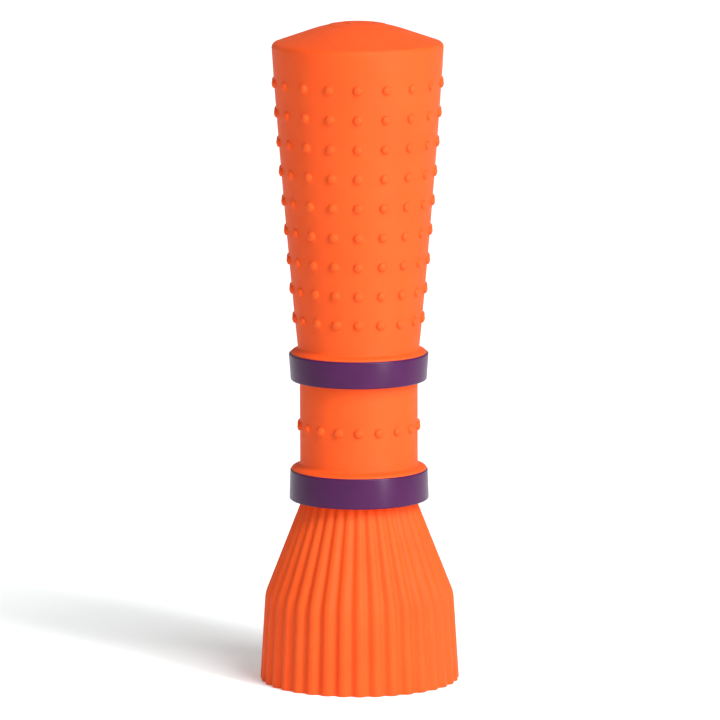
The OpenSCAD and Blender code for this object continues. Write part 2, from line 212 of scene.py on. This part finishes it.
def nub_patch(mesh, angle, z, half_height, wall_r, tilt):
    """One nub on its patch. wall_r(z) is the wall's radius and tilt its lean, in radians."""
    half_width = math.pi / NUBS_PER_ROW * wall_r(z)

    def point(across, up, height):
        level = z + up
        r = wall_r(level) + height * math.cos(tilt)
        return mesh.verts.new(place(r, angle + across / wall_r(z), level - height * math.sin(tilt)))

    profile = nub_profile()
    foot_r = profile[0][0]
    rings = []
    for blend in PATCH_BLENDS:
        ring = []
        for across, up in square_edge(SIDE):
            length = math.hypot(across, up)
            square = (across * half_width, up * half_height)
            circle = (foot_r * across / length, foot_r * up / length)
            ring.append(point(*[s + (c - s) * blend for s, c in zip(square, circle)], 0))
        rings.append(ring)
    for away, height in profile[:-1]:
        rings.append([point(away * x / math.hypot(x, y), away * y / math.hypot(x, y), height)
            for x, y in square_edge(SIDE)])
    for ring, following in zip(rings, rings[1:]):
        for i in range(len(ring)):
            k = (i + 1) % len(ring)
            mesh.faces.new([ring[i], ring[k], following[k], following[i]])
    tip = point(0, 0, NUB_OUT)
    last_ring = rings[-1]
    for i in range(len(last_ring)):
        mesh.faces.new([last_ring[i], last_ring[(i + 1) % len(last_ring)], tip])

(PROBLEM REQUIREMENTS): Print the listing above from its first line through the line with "return mesh.verts.new(place(r, angle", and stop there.

(CORRECT OUTPUT):
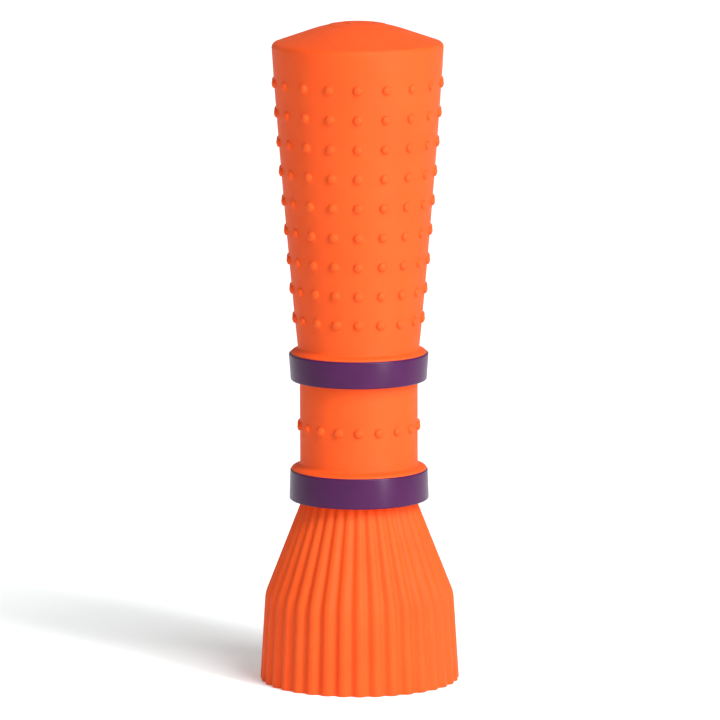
The OpenSCAD and Blender code for this object continues. Write part 2, from line 212 of scene.py on. This part finishes it.
def nub_patch(mesh, angle, z, half_height, wall_r, tilt):
    """One nub on its patch. wall_r(z) is the wall's radius and tilt its lean, in radians."""
    half_width = math.pi / NUBS_PER_ROW * wall_r(z)

    def point(across, up, height):
        level = z + up
        r = wall_r(level) + height * math.cos(tilt)
        return mesh.verts.new(place(r, angle + across / wall_r(z), level - height * math.sin(tilt)))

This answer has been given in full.